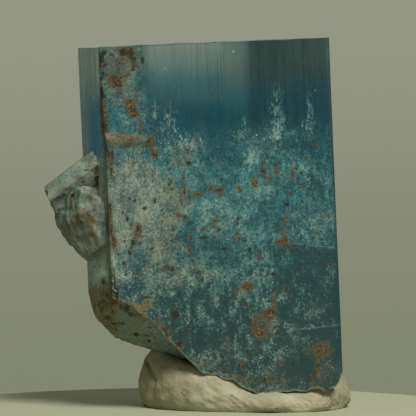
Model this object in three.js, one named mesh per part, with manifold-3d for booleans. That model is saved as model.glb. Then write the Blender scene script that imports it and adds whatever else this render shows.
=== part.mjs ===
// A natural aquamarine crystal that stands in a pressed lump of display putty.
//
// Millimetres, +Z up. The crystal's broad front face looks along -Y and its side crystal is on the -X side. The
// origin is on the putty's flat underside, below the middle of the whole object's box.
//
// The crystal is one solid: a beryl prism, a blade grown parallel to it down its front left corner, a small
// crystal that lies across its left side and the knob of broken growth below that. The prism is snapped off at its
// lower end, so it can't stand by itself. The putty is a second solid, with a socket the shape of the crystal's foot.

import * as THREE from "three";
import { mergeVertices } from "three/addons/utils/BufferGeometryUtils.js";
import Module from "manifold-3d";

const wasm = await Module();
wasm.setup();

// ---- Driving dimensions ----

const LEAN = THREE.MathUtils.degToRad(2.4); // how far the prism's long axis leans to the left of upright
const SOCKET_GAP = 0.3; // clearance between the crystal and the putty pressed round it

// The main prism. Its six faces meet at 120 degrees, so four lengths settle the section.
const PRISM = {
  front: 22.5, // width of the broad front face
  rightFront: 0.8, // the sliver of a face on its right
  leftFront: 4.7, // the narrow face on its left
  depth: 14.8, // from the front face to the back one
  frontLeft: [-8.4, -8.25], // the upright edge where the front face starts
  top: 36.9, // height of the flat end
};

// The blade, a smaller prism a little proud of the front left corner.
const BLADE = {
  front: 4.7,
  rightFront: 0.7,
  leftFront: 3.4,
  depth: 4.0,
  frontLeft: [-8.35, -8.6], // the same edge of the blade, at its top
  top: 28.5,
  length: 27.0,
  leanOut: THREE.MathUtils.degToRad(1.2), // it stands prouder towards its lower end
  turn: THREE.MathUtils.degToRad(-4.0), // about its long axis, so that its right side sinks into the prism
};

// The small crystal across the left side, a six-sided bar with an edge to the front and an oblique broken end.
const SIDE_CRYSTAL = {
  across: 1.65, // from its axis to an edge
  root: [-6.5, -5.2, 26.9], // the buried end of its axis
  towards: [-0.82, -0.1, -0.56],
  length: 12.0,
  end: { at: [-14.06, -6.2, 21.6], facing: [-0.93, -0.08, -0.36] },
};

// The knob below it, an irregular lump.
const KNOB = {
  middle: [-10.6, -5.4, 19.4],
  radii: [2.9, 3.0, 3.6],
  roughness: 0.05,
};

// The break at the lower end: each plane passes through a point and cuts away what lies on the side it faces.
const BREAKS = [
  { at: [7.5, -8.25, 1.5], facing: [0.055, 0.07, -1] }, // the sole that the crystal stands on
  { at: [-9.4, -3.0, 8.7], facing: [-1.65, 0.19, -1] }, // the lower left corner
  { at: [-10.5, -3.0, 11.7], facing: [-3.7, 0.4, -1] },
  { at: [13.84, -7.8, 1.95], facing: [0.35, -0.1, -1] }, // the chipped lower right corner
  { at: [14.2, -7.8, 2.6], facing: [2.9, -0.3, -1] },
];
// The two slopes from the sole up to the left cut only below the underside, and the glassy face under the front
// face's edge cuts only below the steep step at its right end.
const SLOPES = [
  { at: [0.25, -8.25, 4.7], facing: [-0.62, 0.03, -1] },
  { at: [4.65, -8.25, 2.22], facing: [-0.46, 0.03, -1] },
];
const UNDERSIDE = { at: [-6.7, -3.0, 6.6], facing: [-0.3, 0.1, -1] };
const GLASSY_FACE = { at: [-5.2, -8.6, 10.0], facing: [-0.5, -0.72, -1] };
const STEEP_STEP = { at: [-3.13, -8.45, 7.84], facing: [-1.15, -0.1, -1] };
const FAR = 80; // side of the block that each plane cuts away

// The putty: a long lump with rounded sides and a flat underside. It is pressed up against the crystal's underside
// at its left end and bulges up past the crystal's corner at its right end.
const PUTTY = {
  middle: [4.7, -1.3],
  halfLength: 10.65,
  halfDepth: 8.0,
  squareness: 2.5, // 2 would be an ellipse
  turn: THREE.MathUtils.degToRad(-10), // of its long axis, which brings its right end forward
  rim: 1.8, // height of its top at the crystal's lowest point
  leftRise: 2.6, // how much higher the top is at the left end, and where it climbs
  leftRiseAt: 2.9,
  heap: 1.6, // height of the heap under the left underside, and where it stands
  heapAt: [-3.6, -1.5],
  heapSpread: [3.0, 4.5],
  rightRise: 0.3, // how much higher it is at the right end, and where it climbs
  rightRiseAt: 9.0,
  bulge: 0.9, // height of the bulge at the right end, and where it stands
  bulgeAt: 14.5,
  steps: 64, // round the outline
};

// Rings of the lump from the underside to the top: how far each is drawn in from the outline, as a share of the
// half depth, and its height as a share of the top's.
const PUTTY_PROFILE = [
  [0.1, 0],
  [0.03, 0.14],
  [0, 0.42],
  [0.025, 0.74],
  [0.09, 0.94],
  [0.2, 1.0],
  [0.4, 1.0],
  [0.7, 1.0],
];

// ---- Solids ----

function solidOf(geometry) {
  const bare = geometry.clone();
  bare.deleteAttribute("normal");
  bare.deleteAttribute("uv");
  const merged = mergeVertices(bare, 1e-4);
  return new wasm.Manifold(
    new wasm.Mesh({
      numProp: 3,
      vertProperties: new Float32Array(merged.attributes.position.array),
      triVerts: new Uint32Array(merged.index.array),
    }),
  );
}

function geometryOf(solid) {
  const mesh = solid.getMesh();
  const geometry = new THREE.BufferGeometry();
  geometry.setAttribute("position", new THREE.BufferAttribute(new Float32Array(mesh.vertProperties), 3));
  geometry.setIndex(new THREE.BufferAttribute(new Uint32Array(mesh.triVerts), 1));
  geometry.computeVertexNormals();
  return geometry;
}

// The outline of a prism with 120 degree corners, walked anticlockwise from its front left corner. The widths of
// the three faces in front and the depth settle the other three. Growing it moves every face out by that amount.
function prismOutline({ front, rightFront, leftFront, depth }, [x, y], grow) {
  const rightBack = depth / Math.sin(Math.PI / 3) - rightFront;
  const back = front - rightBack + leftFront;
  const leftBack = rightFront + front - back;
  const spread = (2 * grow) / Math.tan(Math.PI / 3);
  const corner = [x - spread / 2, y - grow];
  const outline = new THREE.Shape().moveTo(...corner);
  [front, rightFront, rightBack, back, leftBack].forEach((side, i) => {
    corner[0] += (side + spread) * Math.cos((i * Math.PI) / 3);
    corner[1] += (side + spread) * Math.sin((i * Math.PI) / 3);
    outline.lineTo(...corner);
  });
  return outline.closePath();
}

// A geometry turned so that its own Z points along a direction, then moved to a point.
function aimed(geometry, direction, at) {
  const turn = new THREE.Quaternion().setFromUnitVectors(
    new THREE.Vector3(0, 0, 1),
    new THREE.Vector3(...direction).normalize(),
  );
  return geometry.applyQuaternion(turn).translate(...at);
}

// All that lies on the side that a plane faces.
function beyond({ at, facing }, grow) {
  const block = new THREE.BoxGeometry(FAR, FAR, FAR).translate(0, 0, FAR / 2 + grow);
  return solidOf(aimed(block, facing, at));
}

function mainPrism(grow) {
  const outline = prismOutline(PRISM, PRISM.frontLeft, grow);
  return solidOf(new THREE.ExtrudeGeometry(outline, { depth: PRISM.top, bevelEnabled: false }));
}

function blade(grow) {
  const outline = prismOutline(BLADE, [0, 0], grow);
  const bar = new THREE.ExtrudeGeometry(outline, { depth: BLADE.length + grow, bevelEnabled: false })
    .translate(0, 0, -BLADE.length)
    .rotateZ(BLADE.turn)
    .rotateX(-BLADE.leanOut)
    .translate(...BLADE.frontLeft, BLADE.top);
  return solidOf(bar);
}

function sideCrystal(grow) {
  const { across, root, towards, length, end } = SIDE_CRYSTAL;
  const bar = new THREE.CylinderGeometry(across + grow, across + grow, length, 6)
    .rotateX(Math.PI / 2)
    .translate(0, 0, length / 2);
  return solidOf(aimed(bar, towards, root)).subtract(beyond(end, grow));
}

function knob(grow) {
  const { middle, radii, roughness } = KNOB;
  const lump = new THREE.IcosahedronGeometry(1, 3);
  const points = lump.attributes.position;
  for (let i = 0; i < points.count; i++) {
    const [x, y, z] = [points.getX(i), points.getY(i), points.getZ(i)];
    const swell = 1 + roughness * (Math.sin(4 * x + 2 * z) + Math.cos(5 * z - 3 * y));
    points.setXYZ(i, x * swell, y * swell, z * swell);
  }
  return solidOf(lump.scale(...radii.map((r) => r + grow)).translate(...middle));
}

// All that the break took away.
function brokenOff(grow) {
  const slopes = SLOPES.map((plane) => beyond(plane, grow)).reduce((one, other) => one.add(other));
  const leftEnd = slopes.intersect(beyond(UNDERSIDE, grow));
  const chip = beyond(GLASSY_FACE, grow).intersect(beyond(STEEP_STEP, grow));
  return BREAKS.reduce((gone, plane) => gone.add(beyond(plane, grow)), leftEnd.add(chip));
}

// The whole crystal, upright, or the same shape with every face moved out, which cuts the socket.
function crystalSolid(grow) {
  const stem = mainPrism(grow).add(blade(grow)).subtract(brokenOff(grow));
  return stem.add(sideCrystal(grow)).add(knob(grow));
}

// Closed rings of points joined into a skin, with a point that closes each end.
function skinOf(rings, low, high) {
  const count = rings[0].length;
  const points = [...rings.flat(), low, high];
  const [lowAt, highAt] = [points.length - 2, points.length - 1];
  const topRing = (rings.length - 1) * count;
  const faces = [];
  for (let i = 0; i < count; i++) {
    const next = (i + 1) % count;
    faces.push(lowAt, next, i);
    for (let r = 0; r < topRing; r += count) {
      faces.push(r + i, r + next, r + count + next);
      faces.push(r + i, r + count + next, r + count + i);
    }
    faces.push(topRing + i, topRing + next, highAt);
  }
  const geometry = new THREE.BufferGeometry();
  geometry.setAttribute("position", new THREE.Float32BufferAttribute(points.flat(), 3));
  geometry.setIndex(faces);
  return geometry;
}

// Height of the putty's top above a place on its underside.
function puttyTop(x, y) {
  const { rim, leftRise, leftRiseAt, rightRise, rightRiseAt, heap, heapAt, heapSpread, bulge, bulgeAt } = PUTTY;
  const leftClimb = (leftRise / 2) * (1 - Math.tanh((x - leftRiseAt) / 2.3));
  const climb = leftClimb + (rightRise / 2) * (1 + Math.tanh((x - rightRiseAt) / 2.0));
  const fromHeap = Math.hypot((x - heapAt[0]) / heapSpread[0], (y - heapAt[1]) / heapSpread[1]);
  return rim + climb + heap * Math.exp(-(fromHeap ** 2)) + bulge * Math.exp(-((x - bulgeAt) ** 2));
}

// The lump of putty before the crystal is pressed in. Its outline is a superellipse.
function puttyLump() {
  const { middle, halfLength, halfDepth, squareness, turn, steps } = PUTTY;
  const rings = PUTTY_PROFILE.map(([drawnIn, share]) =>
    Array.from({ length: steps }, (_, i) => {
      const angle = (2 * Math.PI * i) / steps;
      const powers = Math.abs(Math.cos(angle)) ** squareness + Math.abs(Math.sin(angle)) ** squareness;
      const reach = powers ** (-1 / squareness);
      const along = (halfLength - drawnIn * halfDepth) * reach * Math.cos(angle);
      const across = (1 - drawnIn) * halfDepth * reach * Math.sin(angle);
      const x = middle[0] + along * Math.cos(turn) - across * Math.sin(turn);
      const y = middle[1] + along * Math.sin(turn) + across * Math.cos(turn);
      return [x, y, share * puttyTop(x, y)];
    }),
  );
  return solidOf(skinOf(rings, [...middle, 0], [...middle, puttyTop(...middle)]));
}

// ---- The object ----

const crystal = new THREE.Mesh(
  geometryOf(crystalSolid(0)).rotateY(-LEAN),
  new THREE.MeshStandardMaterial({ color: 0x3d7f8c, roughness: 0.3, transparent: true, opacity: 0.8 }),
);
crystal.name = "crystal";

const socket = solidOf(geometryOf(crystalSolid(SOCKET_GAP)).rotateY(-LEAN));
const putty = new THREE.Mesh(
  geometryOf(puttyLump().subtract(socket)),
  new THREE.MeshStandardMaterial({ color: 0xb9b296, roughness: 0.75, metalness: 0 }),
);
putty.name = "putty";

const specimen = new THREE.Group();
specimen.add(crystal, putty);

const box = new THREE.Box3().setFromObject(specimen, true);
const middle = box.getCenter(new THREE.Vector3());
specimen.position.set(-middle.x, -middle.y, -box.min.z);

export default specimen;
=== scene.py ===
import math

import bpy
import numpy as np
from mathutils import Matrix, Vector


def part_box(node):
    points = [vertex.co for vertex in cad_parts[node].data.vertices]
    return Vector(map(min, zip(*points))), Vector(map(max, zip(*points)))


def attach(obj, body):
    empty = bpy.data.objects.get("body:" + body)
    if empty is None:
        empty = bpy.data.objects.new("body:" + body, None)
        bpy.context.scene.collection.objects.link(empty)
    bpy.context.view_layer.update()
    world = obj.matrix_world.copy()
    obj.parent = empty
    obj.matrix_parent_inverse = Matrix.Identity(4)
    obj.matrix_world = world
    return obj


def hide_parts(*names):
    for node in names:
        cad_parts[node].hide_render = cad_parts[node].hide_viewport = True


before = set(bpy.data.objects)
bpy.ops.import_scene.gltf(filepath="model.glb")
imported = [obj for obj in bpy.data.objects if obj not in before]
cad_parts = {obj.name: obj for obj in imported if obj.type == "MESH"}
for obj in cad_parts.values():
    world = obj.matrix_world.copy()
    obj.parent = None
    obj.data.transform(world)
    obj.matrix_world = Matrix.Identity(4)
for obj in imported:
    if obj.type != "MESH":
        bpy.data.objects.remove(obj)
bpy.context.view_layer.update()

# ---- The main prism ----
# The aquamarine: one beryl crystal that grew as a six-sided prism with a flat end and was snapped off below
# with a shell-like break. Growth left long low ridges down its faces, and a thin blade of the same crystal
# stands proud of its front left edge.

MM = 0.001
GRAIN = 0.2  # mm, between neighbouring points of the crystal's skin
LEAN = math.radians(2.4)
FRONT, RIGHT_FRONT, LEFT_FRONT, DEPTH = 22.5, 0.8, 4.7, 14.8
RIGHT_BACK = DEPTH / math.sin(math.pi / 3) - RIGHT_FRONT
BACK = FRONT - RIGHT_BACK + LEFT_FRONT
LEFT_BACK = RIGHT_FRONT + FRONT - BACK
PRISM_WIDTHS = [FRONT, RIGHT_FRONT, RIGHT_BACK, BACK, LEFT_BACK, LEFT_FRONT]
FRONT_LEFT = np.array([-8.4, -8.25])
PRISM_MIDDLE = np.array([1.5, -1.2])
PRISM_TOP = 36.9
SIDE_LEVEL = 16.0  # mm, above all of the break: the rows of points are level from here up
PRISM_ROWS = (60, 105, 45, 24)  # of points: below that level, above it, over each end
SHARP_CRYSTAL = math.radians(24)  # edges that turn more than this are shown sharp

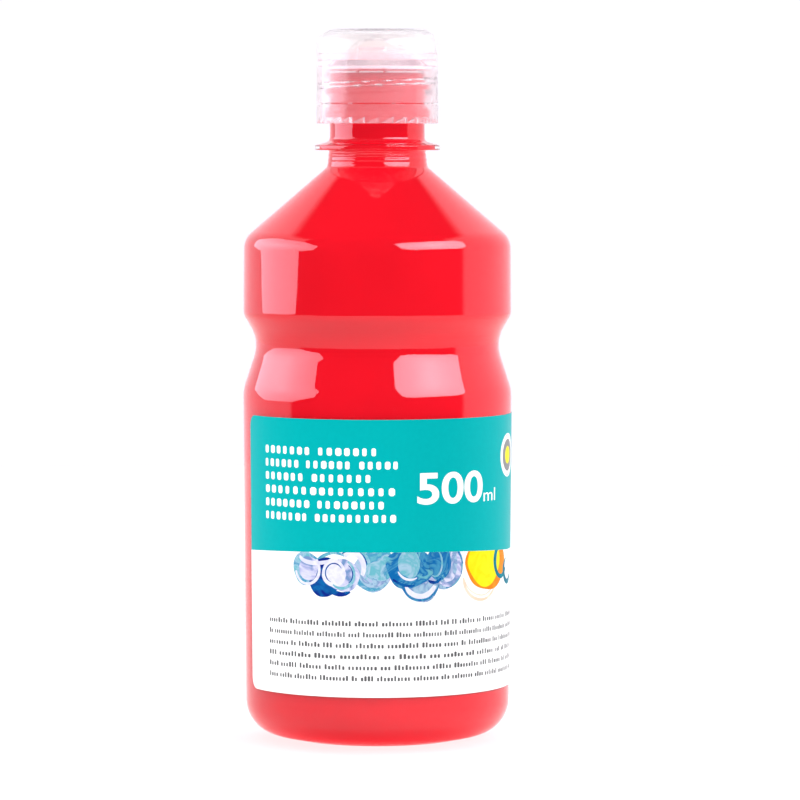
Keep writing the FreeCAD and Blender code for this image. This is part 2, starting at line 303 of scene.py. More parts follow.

◇ ◇ ◇

## Given problem
Take the line containing "const crystal = new" and the line containing "before = set(bpy.data.objects)". Write out both and all lines between, exactly, and nothing more.

## Correct response
const crystal = new THREE.Mesh(
  geometryOf(crystalSolid(0)).rotateY(-LEAN),
  new THREE.MeshStandardMaterial({ color: 0x3d7f8c, roughness: 0.3, transparent: true, opacity: 0.8 }),
);
crystal.name = "crystal";

const socket = solidOf(geometryOf(crystalSolid(SOCKET_GAP)).rotateY(-LEAN));
const putty = new THREE.Mesh(
  geometryOf(puttyLump().subtract(socket)),
  new THREE.MeshStandardMaterial({ color: 0xb9b296, roughness: 0.75, metalness: 0 }),
);
putty.name = "putty";

const specimen = new THREE.Group();
specimen.add(crystal, putty);

const box = new THREE.Box3().setFromObject(specimen, true);
const middle = box.getCenter(new THREE.Vector3());
specimen.position.set(-middle.x, -middle.y, -box.min.z);

export default specimen;
=== scene.py ===
import math

import bpy
import numpy as np
from mathutils import Matrix, Vector


def part_box(node):
    points = [vertex.co for vertex in cad_parts[node].data.vertices]
    return Vector(map(min, zip(*points))), Vector(map(max, zip(*points)))


def attach(obj, body):
    empty = bpy.data.objects.get("body:" + body)
    if empty is None:
        empty = bpy.data.objects.new("body:" + body, None)
        bpy.context.scene.collection.objects.link(empty)
    bpy.context.view_layer.update()
    world = obj.matrix_world.copy()
    obj.parent = empty
    obj.matrix_parent_inverse = Matrix.Identity(4)
    obj.matrix_world = world
    return obj


def hide_parts(*names):
    for node in names:
        cad_parts[node].hide_render = cad_parts[node].hide_viewport = True


before = set(bpy.data.objects)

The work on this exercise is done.